Three types of nations represent the global social structure: the core, the periphery and the semiperiphery, with economic relationships among these components. “You can think about the core as a hub on a bicycle wheel, and other cultures are at the spokes and the rim,” Barnett explains. “The communications flows will go through the hub.”

The United States, Canada, France, Germany, Italy and the United Kingdom are at the center of the figure today. Around the periphery are a group of Latin American countries, a group of Eastern European nations, the Islamic countries, the nations of Africa, East and South Asia, and former members of the Union of Soviet Socialist Republics. Less economically developed countries are farther from the center than the semiperipheral nations in these regions. Additionally, there is a positive correlation between how central a nation is in the telecommunications network and its gross domestic product.

Barnett notes that factors other than the economic interdependencies among nations also help determine the structure of this network. A country’s geographical location and the language its citizens speak are determinants of the network’s structure. “Communications clusters are a result of which countries communicate with which other countries,” Barnett says. “For example, the countries in the Islamic world communicate with one another. The members of the former Soviet Union still communicate with each other to a far greater degree than they communicate with other countries of the world. What I see happening is that these clusters are going to experience regionalization before globalization.”

In the study, Barnett traces the evolution of communications traffic among countries. In 1978, the world’s communications network consisted of six groups with extensive communications connections among them. These included the Southwestern Pacific Islands and Australia; the Caribbean region; the Western Hemisphere and the Netherlands, the United Kingdom, English-speaking Africa, the Middle East and India; Scandinavia; Europe, French-speaking Africa and the Pacific Islands; and East Asia.

A year later, the network coalesced into only two groups, Barnett notes. The first group encompassed 120 countries spanning most of the world, and the second group comprised 14 East and South Asian countries. By 1980, the network consisted of a single group. These results indicate that globalization is ongoing and that the network has been growing denser at a rate of 1.6 percent per year, more centralized at 1.9 percent per year and more highly integrated over time.

“You’re going to see countries using common cultural products,” Barnett says. “For example, you’re going to see the Chinese culture spread throughout East and Southeast Asia as well as a solidification of a regional Islamic culture. The world’s economic and political systems continue to integrate … much more so than anyone would have thought.”

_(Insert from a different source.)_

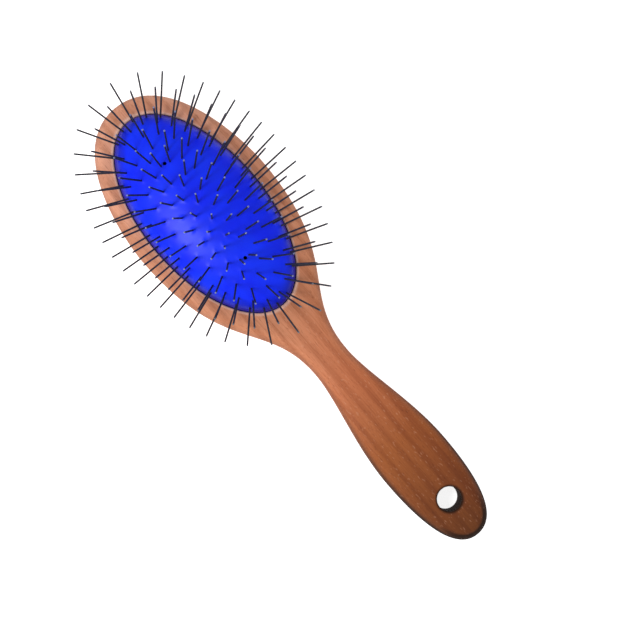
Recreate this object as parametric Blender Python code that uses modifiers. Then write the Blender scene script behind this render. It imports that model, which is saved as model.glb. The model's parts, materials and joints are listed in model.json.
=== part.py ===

Barnett shares that events such as the end of the Cold War continued to affect telecommunications flows in the 1990s. The Eastern European countries moved rapidly toward the center of the network as they became integrated into the world economy. The Latin American countries were peripheral in the network, with their positions in the world’s communication system supplanted by the new democracies of Eastern Europe that were forming direct links to the core countries in the network. From 1993 to 1999, Eastern Europe continued the process of integration into the core.

“During the 1990s, the new industrial countries of Asia became relatively less central in the world system, while the wealthier Latin American countries began to regain their position closer to the core,” Barnett explains. The reversal in the East Asian countries’ position began in 1989 and has moved slowly toward the periphery because of the reversion of Hong Kong to China and economic crises, which have influenced these nations heavily.

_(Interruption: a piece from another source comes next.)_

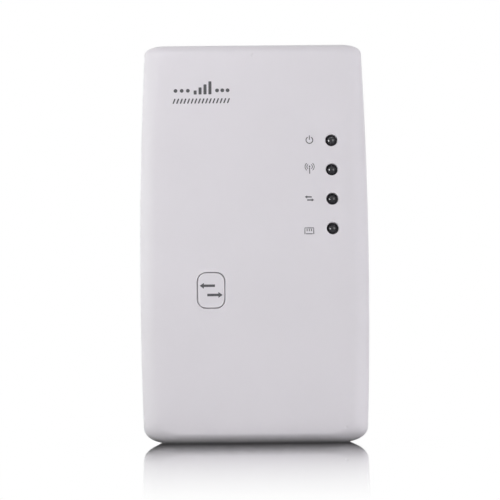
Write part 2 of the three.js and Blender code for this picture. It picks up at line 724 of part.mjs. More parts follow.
SIDES.forEach((side, i) => {
  const [x, z] = BOARD_SCREWS[i];
  const boardScrew = screw(1.9, 1.3, 0.95, 4.6);
  const aerialX = [-AERIAL.x, AERIAL.x][i];
  router(`board_screw_${side}`, boardScrew, STEEL, [x, BOARD_B + REST_GAP, z]);
  router(`antenna_${side}`, aerial(), DARK_GREEN, [aerialX, AERIAL.y, AERIAL.z]);
  router(`antenna_cable_${side}`, wire(AERIAL_CABLES[i], 0.55), BLACK_WIRE);
});

const supply = unit("supply_unit");
const standY = SUPPLY_F - 0.1; // base of the upright round parts
supply("power_board", supplyBoard(), LIGHT_GREEN);
supply("insulation_sheet", insulationSheet(), SHEET);
supply("transformer_core", transformerCore(), FERRITE, TRANSFORMER_AT);
supply("transformer_winding", transformerWinding(), TAPE, TRANSFORMER_AT);
supply("hv_capacitor_a", canCapacitor(3.9, 11), CAN, [17.4, -10.4, 20.4], ALONG_Z);
supply("hv_capacitor_b", canCapacitor(3.9, 11), CAN, [17.0, -10.4, 31.9], ALONG_Z);
supply("output_capacitor", canCapacitor(3.5, 9.2), CAN, [-15.6, standY, 37.6], FORWARD);
supply("input_choke", inputChoke(), FERRITE, [-18.2, standY, 30.2], FORWARD);
supply("fuse_resistor", fuseResistor(), LIGHT_GREEN, [-11.5, -8.1, 17.6], ALONG_Z);
supply("bridge_rectifier", chip(4.6, 6.2, 2.4, 2, "x"), CHIP, [-17.6, SUPPLY_F, 23.4]);
supply("controller_chip", chip(4, 5, 1.6, 4, "z"), CHIP, [-11.2, SUPPLY_F, 29.6]);
supply("optocoupler", chip(6.4, 4.6, 3.4, 2, "x"), CHIP, [-8.4, SUPPLY_F, 39.8]);
supply("y_capacitor", discCapacitor(), BLUE, [5.4, -10.1, 19.4], ALONG_Z);
supply("board_link_header", linkHeader(), BLACK, [-3.2, -12.3, 15.4]);
SIDES.forEach((side, i) => {
  const [x, z] = SUPPLY_SCREWS[i];
  const position = [x, SUPPLY_F - REST_GAP, z];
  supply(`power_board_screw_${side}`, screw(1.9, 1.3, 0.9, 4.2), STEEL, position, FORWARD);
});

const plug = unit("plug_unit");
plug("plug_block", plugBlock(), SHELL);
SIDES.forEach((side, i) => {
  plug(`blade_${side}`, blade(), BRASS, [[-BLADE_X, BLADE_X][i], 0, 0]);
  plug(`mains_wire_${side}`, wire(MAINS_WIRES[i], 0.75), [PALE_WIRE, BLACK_WIRE][i]);
});

export default root;
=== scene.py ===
"""A plug-in wireless unit standing on a glossy white floor.

It stands upright: the crowned front cover faces -Y, the mains blades point to +Y, +Z is up and
left is -X. Two network jacks open downwards at the foot. Shapes are in millimetres and turned
into metres when a mesh is made; materials, lights and camera are in metres.
"""
import json
import math

import bmesh
import bpy
from mathutils import Matrix, Vector
from mathutils.bvhtree import BVHTree

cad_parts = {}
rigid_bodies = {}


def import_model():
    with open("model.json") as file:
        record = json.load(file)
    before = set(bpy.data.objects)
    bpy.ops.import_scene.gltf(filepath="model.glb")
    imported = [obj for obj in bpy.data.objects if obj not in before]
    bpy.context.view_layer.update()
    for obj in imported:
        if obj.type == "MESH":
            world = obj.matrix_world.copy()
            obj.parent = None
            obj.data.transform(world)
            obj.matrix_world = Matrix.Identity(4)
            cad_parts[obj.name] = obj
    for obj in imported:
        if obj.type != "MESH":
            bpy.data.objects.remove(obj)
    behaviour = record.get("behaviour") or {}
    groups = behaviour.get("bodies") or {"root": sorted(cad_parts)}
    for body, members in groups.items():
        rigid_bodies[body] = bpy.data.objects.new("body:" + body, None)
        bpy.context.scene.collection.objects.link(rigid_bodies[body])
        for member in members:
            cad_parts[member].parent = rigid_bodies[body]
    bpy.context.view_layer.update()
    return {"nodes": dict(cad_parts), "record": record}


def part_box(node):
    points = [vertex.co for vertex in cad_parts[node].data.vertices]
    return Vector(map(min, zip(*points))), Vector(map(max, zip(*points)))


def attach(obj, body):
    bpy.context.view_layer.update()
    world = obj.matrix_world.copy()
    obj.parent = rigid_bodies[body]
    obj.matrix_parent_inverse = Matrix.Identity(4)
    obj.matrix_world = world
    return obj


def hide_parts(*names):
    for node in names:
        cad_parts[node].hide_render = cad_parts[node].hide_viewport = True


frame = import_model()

MM = 0.001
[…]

The increase in the centralization of the network during this period demonstrates that more information is flowing through the core countries rather than being exchanged directly among the more peripheral nations. “What I was surprised by is how clear the findings were,” Barnett says. “What a number of social theorists have been saying that globalization should look like was clearly supported in the study’s findings.”

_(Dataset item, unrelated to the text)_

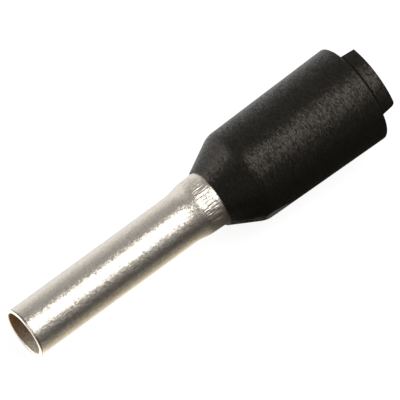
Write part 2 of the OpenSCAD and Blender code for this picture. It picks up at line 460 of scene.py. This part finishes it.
spans = [root_s] + [collar_end + tongue_len * k / 12 for k in range(13)]
lanes = [k / 40 for k in range(-40, 41)]
corners, faces = [], []
for r in (tongue_in_r, tongue_out):
    for k, s in enumerate(spans):
        for lane in lanes:
            across = lane * tongue_edge(s)
            full = tongue_end(lane * tongue_edge(tip_s)) - root_s
            back = min(s, root_s + full * (s - root_s) / (tip_s - root_s))
            up = math.sqrt(r * r - across * across)
            corners.append(Matrix.Rotation(tongue_turn, 3, "X") @ Vector((back, -across, up)) * MM)
wide, layer = len(lanes), len(lanes) * len(spans)
for k in range(len(spans) - 1):
    for j in range(wide - 1):
        a = k * wide + j
        faces.append((a, a + wide, a + wide + 1, a + 1))
        faces.append(tuple(layer + i for i in (a, a + 1, a + wide + 1, a + wide)))
ring = ([j for j in range(wide)] + [k * wide + wide - 1 for k in range(1, len(spans))]
        + [layer - wide + j for j in range(wide - 2, -1, -1)]
        + [k * wide for k in range(len(spans) - 2, 0, -1)])
for a, b in zip(ring, ring[1:] + ring[:1]):
    faces.append((a, b, b + layer, a + layer))
tongue_mesh = bpy.data.meshes.new("tongue")
tongue_mesh.from_pydata(corners, [], faces)
tongue = bpy.data.objects.new("tongue", tongue_mesh)
bpy.context.scene.collection.objects.link(tongue)

# Black plastic: matt, with the fine leathery grain of an eroded mould, greyed where it is rubbed.
# Scratches run over the cone beside the second flat, and painted shade dims the tongue's root.
black_plastic, tree, shader = new_material("Black plastic")
place = along_the_axis(tree)
skin = add(tree, "ShaderNodeGroup", {
    "Place": place, "Facet size": 0.09, "Lean": 0.18, "Stretch": 0.38, "Mottle size": 0.5,
    "Mottle height": 1e-5}, node_tree=grain).outputs
deep_black, faded_black = (0.0075, 0.0068, 0.0055, 1), (0.012, 0.0108, 0.009, 1)
rubbed_grey = (0.35, 0.34, 0.33, 1)
black = mixed(tree, skin["Mottle"], deep_black, faded_black)
rubbed = add(tree, "ShaderNodeAttribute", attribute_name="rubbed").outputs["Fac"]
spot = add(tree, "ShaderNodeSeparateXYZ", {0: place}).outputs
outward = vectors(tree, "NORMALIZE", add(
    tree, "ShaderNodeCombineXYZ", {"X": spot["Y"], "Y": spot["Z"]}).outputs[0])
scratch_turn = scuff_turn + 0.12
scratch_fades, scratch_full = math.cos(0.35), math.cos(0.1)
beside = ranged(
    tree, vectors(tree, "DOT_PRODUCT", outward, (-math.sin(scratch_turn), math.cos(scratch_turn), 0)),
    scratch_fades, scratch_full)
on_cone = sums(tree, "LESS_THAN", spot["X"], shoulder_s + 0.2)
scratched = sums(tree, "MULTIPLY", sums(tree, "MULTIPLY", beside, on_cone),
                 ranged(tree, skin["Facet"], 0.45, 0.9, 0.0, 0.8))
greyed = mixed(tree, sums(tree, "MAXIMUM", rubbed, scratched), black, rubbed_grey)
tree.links.new(greyed, shader["Base Color"])
shader["Roughness"].default_value = 0.34
tree.links.new(skin["Normal"], shader["Normal"])
glint = ranged(tree, skin["Facet"], 0.0, 1.0, 0.12, 0.38)
# Painted shade: the specular is taken out in a thin band at the tongue's root, where the step lies in shade.
corner_s = collar_end + 0.01
near_corner = sums(tree, "ABSOLUTE", sums(tree, "SUBTRACT", spot["X"], corner_s))
painted_root_shade = sums(tree, "MULTIPLY", sums(tree, "LESS_THAN", near_corner, 0.04),
                 sums(tree, "GREATER_THAN", spot["X"], collar_end - 0.02))
tree.links.new(sums(tree, "MULTIPLY", glint, sums(tree, "SUBTRACT", 1, painted_root_shade)),
               shader["Specular IOR Level"])
shader["Specular Tint"].default_value = (1.0, 0.91, 0.8, 1)

collar = piece_from(collar_tree, "collar_moulded", rounded([
    (collar_s, neck_r(collar_s), 0.01, 0.02),
    (collar_s, nose_r, 0.03, 0.15),
    (shoulder_s, shoulder_r, shoulder_round, 0.2),
    (collar_end, collar_r, rear_round, 0.05),
    (collar_end, insulation_r + entry_chamfer, 0, 0.03),
    (collar_end - entry_chamfer, insulation_r, 0),
    (funnel_s(insulation_r), insulation_r, 0),
    (grip_s, neck_r(grip_s), 0),
], longest=0.5), crease=35, Around=360, Tongue=tongue, Mouth=mouth, Climb=climb, Material=black_plastic,
    Burr=0.004 * MM, **{"Flat turn": scuff_turn, "Burr width": 0.01 * MM})
bpy.data.objects.remove(tongue)
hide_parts("insulating_collar")
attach(collar, "root")

# ==================================================================================================
# The table, the lamps and the camera
# A plain pale table under one large softbox with a brighter strip, a softbox and a window to the
# side. What the metal mirrors of the table is a painted reflection, glowing and set by place, with
# a painted shadow; the camera sees the table plain and pale.
# ==================================================================================================


def ramp(tree, value, stops):
    """A colour ramp over a value, from stops of (place, colour) in order from 0 to 1."""
    node = add(tree, "ShaderNodeValToRGB", {"Fac": value})
    elements = node.color_ramp.elements
    elements[0].color, elements[1].color = stops[0][1], stops[-1][1]
    for place, colour in stops[1:-1]:
        elements.new(place).color = colour
    return node.outputs[0]


white_table, tree, shader = new_material("White table")
tree.nodes.clear()
spot = add(tree, "ShaderNodeSeparateXYZ", {0: add(tree, "ShaderNodeTexCoord").outputs["Object"]}).outputs
# Painted reflection: reflections and bounce see the table as painted bands across it, dark in front and
# bright behind, glowing for reflections; the camera sees it plain and pale.
depth = ranged(tree, spot["Y"], -6.0 * MM, 4.0 * MM)
painted_reflection_bands = ramp(tree, depth, (
    (0.0, (0.045, 0.037, 0.028, 1)), (0.25, (0.26, 0.26, 0.26, 1)), (0.36, (0.32, 0.27, 0.19, 1)),
    (0.45, (0.72, 0.65, 0.5, 1)), (0.5, (1.0, 0.98, 0.93, 1)), (0.6, (0.35, 0.34, 0.32, 1)),
    (1.0, (1, 1, 1, 1))))
# Painted shadow: the table's painted bands go dark in front of the collar.
painted_collar_shadow = sums(tree, "MULTIPLY", ranged(tree, spot["X"], -0.3 * MM, 1.0 * MM),
                 ranged(tree, spot["Y"], 0.0, -1.0 * MM))
shaded = mixed(tree, painted_collar_shadow, painted_reflection_bands, (0.05, 0.045, 0.035, 1))
top_face = add(tree, "ShaderNodeBsdfDiffuse", {"Color": (0.8, 0.8, 0.8, 1)}).outputs[0]
bounced = add(tree, "ShaderNodeBsdfDiffuse", {"Color": shaded}).outputs[0]
# Painted reflection: the table glows brighter in reflections ahead of the mouth.
painted_glow_ahead = ranged(tree, spot["X"], -8.0 * MM, -7.4 * MM, 2.6, 1.0)
mirrored = add(tree, "ShaderNodeEmission", {"Color": shaded, "Strength": painted_glow_ahead}).outputs[0]
shadow_share, glow_level = 0.25, 0.89
glow = add(tree, "ShaderNodeEmission", {"Color": (1, 1, 1, 1), "Strength": glow_level}).outputs[0]
dark = add(tree, "ShaderNodeEmission", {"Strength": 0.0}).outputs[0]
paths = add(tree, "ShaderNodeLightPath").outputs
shadowed = add(tree, "ShaderNodeMixShader", {0: shadow_share, 1: dark, 2: top_face}).outputs[0]
white = add(tree, "ShaderNodeAddShader", {0: shadowed, 1: glow}).outputs[0]
in_metal = sums(tree, "MAXIMUM", paths["Is Glossy Ray"], paths["Is Transmission Ray"])
unseen = add(tree, "ShaderNodeMixShader", {0: in_metal, 1: bounced, 2: mirrored}).outputs[0]
seen = add(tree, "ShaderNodeMixShader", {0: paths["Is Camera Ray"], 1: unseen, 2: white}).outputs[0]
tree.links.new(seen, add(tree, "ShaderNodeOutputMaterial").inputs["Surface"])
half = 2.0
top = bpy.data.meshes.new("table")
top.from_pydata([(-half, -half, 0), (half, -half, 0), (half, half, 0), (-half, half, 0)],
                [], [(0, 1, 2, 3)])
top.materials.append(white_table)
table = bpy.data.objects.new("table", top)
bpy.context.scene.collection.objects.link(table)

world = bpy.data.worlds.new("Studio")
bpy.context.scene.world = world
world.use_nodes = True
tree = world.node_tree
tree.nodes.clear()
to = add(tree, "ShaderNodeSeparateXYZ", {0: add(tree, "ShaderNodeTexCoord").outputs["Generated"]}).outputs
grey = ramp(tree, ranged(tree, to["Y"], -1.0, 1.0), [
    (place, (level, level, level, 1)) for place, level in (
        (0.0, 0.045), (0.1, 0.32), (0.5, 0.16), (0.75, 0.25), (0.85, 0.38), (0.925, 0.42), (1.0, 1.0))])
wall = add(tree, "ShaderNodeBackground", {"Color": grey, "Strength": 1.0}).outputs[0]
bare = add(tree, "ShaderNodeBackground", {"Color": (1, 1, 1, 1), "Strength": 1.0}).outputs[0]
tree.links.new(add(tree, "ShaderNodeMixShader", {
    0: add(tree, "ShaderNodeLightPath").outputs["Is Camera Ray"], 1: wall, 2: bare}).outputs[0],
    add(tree, "ShaderNodeOutputWorld").inputs["Surface"])

across = Vector((0, 1, 0))
upright = axis.cross(across)


def softbox(name, turn, lean, distance, wide, long, radiance):
    """A lamp facing the ferrule, turn degrees from upright towards -Y and lean towards +X."""
    t, n = math.radians(turn), math.radians(lean)
    away = (upright * math.cos(t) - across * math.sin(t)) * math.cos(n) + axis * math.sin(n)
    lamp = bpy.data.lights.new(name, "AREA")
    lamp.shape = "RECTANGLE"
    lamp.size, lamp.size_y = wide, long
    lamp.energy = radiance * math.pi * wide * long
    box = bpy.data.objects.new(name, lamp)
    side = axis.cross(away).normalized()
    turned = Matrix((side, away.cross(side), away)).transposed().to_4x4()
    box.matrix_world = Matrix.Translation(away * distance) @ turned
    box.visible_camera = False
    bpy.context.scene.collection.objects.link(box)


softbox("main_softbox", turn=21.5, lean=35, distance=0.25, wide=0.21, long=0.29, radiance=2.4)
softbox("key_strip", turn=12, lean=35, distance=0.24, wide=0.07, long=0.28, radiance=2.0)
softbox("side_softbox", turn=-57, lean=-42, distance=0.25, wide=0.14, long=0.12, radiance=6.5)
softbox("window", turn=-62, lean=-14, distance=0.25, wide=0.134, long=0.061, radiance=1.0)

heading, height, distance = math.radians(38.69), math.radians(57.42), 0.370
look = Vector((math.cos(height) * math.sin(heading), math.cos(height) * math.cos(heading), -math.sin(height)))
right = Vector((math.cos(heading), -math.sin(heading), 0))
top_side = right.cross(look)
aim = Vector((0, 0, 1.8)) * MM + right * 0.188 * MM + top_side * 0.276 * MM
camera = bpy.data.objects.new("camera", bpy.data.cameras.new("camera"))
camera.data.sensor_width = 36
camera.data.lens = 905.9
camera.data.clip_start = 0.01
camera.matrix_world = (Matrix.Translation(aim - look * distance)
                       @ Matrix((right, top_side, -look)).transposed().to_4x4())
bpy.context.scene.collection.objects.link(camera)
bpy.context.scene.camera = camera
bpy.context.scene.view_settings.view_transform = "Standard"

However, globalization is taking place unevenly as well as in spurts, Barnett adds. Recently, network studies have shown reversals in the trend of centralization, indicating a post-imperialist period with intercommunication among regional neighbors. In addition, the study found little change in the overall relations among the nations, while the network itself is changing at an accelerated rate. “Rather than being stable and predictable, the network may become chaotic and its structure unpredictable,” he says. “The source of this unpredictability may lie in global economics or changes in political relations among nations. Both factors act as impetus for the changes in the positions of individual nations.”

For example, between 1993 and 1994, Chile’s position changed more than five times the average in the network because of its strengthened economic relations with the United States. Between 1996 and 1998, China and Hong Kong changed their positions more than three times the average and the United Kingdom more than twice because of the consolidation of Hong Kong within China.

The global communications network in 1999 consisted of a specific group of 122 countries with the United States, United Kingdom, Germany, France, Italy, Canada, the Netherlands, Switzerland, Spain, Russia and Japan at the center and the smaller, less-developed countries and former Soviet Republics at the periphery. The semiperipheral regions included Turkey, China, India, Hong Kong and Brazil.

“The results suggest that the benefits of the information revolution have not enriched all nations equally,” Barnett says. The core nations are maintaining and even enhancing their positions of economic power as the modes of production change from industrial to informational. International information flows currently go through the core, primarily North America and Western Europe.

“Recent discussions in the foreign policy literature suggest that the United States’ role as a world superpower is on the decline,” Barnett says. “But much of this discussion is based upon trade in industrial goods. The research in this study suggests that the United States is still a dominant nation based upon international communication. It is the most central country in the international flow of information controlling the world’s channels of communication. This may be a result of its level of economic and technological development as well as its geographical location. Also, it may be because its people speak English, the international language of science and business.

“If you look at the United States’ society, we have members from all cultures,” he adds. “The United States represents the future of the world in terms of cultural heterogeneity. If you look at the structure of the Internet, all of the flows go through the United States. Very few flows go between Europe and Asia without going through the United States because of the Internet’s infrastructure. Also, many of the European servers are based here because of our position.”

Change in the network has resulted from economic development and two events—the end of the Cold War and the reintegration of Hong Kong into China. These trends suggest what the structure of international communication may be in the future and the implications of these patterns for the development of a universal culture, Barnett says.